- [DATASET RECORDS]
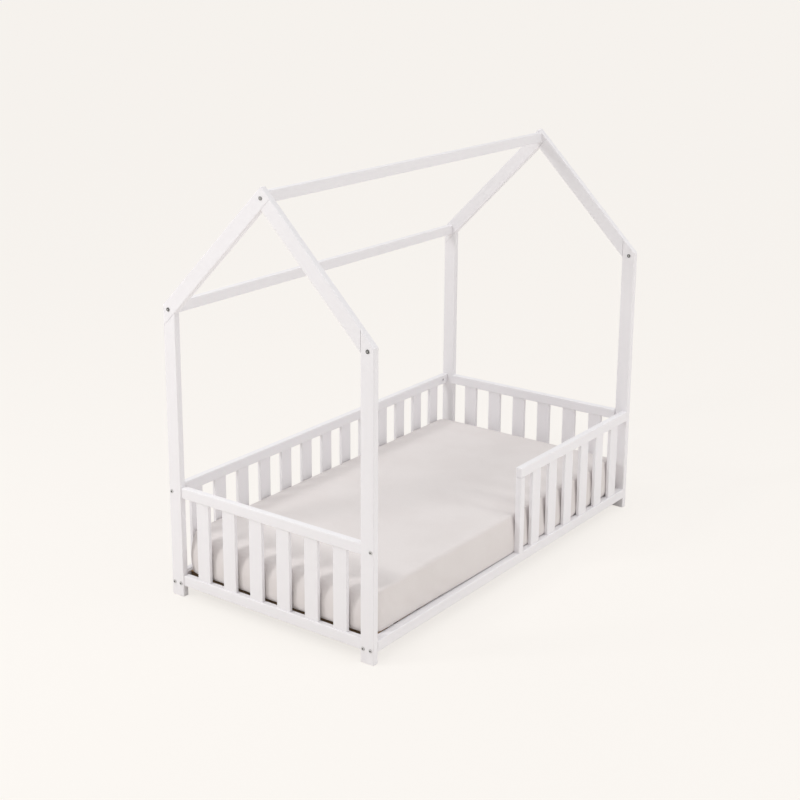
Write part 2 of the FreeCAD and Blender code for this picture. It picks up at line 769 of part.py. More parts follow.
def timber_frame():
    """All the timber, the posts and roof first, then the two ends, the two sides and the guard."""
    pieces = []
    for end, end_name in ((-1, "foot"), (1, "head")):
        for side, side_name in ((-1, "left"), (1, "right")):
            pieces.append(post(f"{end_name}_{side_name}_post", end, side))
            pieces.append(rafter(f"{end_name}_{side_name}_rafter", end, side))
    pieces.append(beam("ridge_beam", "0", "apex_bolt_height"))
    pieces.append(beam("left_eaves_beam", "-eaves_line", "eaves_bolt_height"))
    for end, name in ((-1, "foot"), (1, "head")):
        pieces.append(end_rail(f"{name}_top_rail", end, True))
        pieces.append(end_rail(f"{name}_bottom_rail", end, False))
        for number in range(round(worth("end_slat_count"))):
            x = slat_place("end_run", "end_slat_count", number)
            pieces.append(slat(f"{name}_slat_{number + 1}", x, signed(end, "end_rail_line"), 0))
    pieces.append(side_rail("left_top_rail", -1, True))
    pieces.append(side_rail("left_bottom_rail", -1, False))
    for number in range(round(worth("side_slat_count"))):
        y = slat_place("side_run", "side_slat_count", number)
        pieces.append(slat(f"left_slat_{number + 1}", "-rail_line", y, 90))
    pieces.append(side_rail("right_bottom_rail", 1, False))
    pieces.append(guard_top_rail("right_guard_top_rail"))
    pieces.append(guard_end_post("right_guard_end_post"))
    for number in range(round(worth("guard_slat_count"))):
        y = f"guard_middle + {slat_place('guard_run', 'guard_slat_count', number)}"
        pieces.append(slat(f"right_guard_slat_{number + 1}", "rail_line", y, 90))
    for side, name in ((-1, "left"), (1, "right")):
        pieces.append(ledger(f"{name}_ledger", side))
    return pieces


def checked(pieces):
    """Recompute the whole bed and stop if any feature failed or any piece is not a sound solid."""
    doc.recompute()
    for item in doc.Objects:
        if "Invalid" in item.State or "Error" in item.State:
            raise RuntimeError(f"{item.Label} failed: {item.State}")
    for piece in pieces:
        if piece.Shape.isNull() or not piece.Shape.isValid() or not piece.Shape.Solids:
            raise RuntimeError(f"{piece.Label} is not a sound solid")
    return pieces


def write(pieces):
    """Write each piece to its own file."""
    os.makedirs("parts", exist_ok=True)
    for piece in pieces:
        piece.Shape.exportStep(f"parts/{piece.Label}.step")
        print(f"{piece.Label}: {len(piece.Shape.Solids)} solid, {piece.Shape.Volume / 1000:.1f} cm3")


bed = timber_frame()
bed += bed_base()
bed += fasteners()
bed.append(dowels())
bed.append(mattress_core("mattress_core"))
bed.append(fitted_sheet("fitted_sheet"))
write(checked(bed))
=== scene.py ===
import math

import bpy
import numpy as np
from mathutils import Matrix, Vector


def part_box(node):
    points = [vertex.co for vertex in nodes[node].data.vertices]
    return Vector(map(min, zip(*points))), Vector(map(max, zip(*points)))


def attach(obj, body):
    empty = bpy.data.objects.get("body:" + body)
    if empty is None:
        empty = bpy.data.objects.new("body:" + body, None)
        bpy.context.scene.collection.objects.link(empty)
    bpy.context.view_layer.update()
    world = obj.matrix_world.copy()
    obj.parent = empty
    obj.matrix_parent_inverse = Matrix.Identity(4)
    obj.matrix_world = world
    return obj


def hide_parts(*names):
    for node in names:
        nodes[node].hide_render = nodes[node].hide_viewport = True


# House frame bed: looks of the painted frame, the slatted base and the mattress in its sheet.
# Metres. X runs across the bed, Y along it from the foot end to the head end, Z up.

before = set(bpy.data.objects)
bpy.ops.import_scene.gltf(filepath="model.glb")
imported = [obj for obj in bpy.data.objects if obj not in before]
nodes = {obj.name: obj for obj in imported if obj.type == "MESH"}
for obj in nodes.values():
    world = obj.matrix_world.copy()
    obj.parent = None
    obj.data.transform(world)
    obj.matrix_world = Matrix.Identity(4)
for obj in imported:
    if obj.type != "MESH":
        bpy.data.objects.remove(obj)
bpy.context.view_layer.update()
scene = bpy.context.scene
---
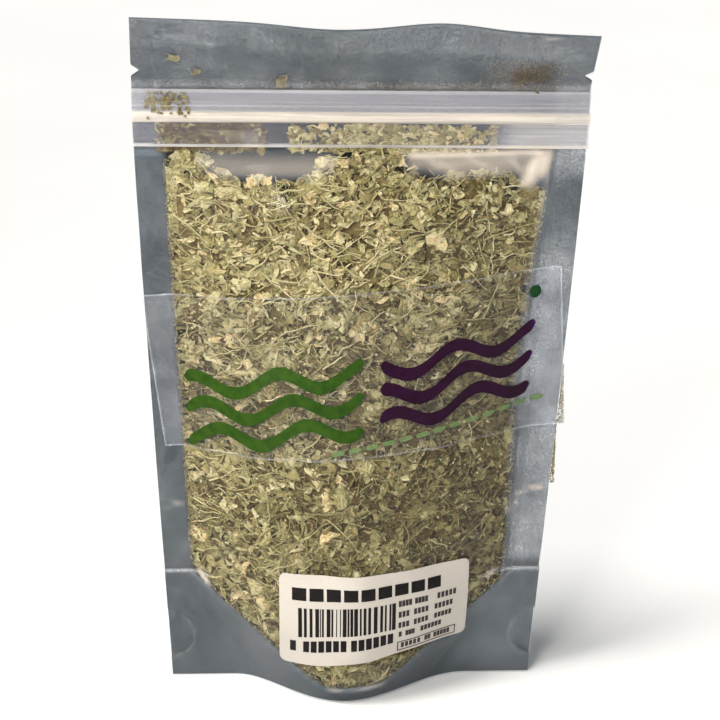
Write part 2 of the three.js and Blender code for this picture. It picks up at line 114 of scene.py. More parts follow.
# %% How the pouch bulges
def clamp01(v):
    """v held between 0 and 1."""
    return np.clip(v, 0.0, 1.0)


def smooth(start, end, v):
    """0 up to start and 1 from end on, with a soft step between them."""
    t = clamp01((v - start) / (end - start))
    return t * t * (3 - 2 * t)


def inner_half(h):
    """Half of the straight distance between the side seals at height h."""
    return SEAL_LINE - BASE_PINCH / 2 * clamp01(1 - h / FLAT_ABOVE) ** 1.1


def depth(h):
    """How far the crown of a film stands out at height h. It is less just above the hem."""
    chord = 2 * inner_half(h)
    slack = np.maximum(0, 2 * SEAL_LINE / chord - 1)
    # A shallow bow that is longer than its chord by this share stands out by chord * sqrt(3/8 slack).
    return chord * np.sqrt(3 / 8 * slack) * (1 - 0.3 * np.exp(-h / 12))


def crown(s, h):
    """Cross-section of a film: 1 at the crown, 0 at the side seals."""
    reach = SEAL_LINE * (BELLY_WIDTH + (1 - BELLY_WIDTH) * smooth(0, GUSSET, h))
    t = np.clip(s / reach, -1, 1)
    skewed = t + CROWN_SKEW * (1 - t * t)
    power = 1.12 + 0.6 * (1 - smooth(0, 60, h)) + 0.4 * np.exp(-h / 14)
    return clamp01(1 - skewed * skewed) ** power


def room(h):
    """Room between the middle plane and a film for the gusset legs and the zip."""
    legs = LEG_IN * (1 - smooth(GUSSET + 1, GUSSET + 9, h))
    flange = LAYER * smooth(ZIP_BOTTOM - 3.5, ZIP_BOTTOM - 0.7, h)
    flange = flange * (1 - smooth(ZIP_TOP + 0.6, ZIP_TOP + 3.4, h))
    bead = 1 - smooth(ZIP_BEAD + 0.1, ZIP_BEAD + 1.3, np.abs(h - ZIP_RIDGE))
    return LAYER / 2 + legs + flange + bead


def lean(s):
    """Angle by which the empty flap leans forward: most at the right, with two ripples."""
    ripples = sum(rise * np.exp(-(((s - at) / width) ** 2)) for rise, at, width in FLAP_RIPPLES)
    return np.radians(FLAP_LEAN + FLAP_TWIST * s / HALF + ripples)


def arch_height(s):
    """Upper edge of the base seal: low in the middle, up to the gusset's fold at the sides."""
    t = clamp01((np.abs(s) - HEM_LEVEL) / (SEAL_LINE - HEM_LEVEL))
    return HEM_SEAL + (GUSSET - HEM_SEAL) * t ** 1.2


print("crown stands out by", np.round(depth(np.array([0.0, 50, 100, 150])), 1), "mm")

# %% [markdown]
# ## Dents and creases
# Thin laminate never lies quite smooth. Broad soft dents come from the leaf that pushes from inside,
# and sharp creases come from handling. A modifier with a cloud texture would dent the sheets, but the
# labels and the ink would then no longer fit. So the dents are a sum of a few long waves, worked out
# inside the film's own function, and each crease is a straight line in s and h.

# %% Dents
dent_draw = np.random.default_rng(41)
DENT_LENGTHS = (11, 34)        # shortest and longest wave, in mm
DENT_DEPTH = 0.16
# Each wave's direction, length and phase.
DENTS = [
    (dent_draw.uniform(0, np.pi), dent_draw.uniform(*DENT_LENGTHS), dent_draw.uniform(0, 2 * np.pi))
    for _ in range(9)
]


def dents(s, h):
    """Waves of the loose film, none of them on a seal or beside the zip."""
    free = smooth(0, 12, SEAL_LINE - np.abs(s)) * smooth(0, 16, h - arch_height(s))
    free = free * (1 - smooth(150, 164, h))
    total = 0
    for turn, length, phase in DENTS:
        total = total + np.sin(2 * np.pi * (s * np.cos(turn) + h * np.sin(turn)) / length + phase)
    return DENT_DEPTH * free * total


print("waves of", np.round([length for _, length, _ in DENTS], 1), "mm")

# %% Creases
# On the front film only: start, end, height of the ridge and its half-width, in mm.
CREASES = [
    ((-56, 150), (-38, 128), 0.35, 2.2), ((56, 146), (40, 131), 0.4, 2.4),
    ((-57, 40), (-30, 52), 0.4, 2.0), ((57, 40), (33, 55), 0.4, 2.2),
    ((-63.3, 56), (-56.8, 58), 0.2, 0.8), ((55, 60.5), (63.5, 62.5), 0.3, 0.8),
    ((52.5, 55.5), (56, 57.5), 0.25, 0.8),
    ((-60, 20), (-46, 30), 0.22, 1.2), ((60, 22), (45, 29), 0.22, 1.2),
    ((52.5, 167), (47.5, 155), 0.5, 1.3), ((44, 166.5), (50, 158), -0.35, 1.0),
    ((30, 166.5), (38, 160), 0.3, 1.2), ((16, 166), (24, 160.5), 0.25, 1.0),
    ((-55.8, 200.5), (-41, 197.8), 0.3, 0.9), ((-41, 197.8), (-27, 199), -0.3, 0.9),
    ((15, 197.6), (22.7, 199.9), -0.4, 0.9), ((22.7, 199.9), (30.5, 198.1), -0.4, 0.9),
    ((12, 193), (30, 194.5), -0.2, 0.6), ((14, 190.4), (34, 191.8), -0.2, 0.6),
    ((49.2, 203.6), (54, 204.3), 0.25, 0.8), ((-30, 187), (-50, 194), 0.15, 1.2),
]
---
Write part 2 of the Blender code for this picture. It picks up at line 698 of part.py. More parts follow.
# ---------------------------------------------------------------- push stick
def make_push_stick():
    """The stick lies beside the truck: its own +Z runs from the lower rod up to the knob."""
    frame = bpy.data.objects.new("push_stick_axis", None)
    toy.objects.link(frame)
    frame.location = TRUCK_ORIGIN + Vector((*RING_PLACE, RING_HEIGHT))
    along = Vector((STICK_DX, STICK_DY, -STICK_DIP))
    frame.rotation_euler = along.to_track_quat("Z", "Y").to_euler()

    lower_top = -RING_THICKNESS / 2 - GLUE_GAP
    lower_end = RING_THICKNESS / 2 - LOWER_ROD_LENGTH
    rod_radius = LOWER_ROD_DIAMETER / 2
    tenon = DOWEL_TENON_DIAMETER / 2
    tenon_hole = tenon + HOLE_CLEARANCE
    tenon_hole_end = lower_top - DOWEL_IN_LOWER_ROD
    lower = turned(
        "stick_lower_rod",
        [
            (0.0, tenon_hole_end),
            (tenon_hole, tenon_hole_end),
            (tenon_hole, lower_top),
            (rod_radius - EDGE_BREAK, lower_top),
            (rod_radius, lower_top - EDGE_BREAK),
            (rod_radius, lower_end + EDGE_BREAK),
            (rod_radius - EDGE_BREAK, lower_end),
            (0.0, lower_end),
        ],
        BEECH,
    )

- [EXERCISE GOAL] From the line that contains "bed = timber_frame()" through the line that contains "bpy.context.scene.collection.objects.link(empty)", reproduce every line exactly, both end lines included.

- [CORRECT RESPONSE]
bed = timber_frame()
bed += bed_base()
bed += fasteners()
bed.append(dowels())
bed.append(mattress_core("mattress_core"))
bed.append(fitted_sheet("fitted_sheet"))
write(checked(bed))
=== scene.py ===
import math

import bpy
import numpy as np
from mathutils import Matrix, Vector


def part_box(node):
    points = [vertex.co for vertex in nodes[node].data.vertices]
    return Vector(map(min, zip(*points))), Vector(map(max, zip(*points)))


def attach(obj, body):
    empty = bpy.data.objects.get("body:" + body)
    if empty is None:
        empty = bpy.data.objects.new("body:" + body, None)
        bpy.context.scene.collection.objects.link(empty)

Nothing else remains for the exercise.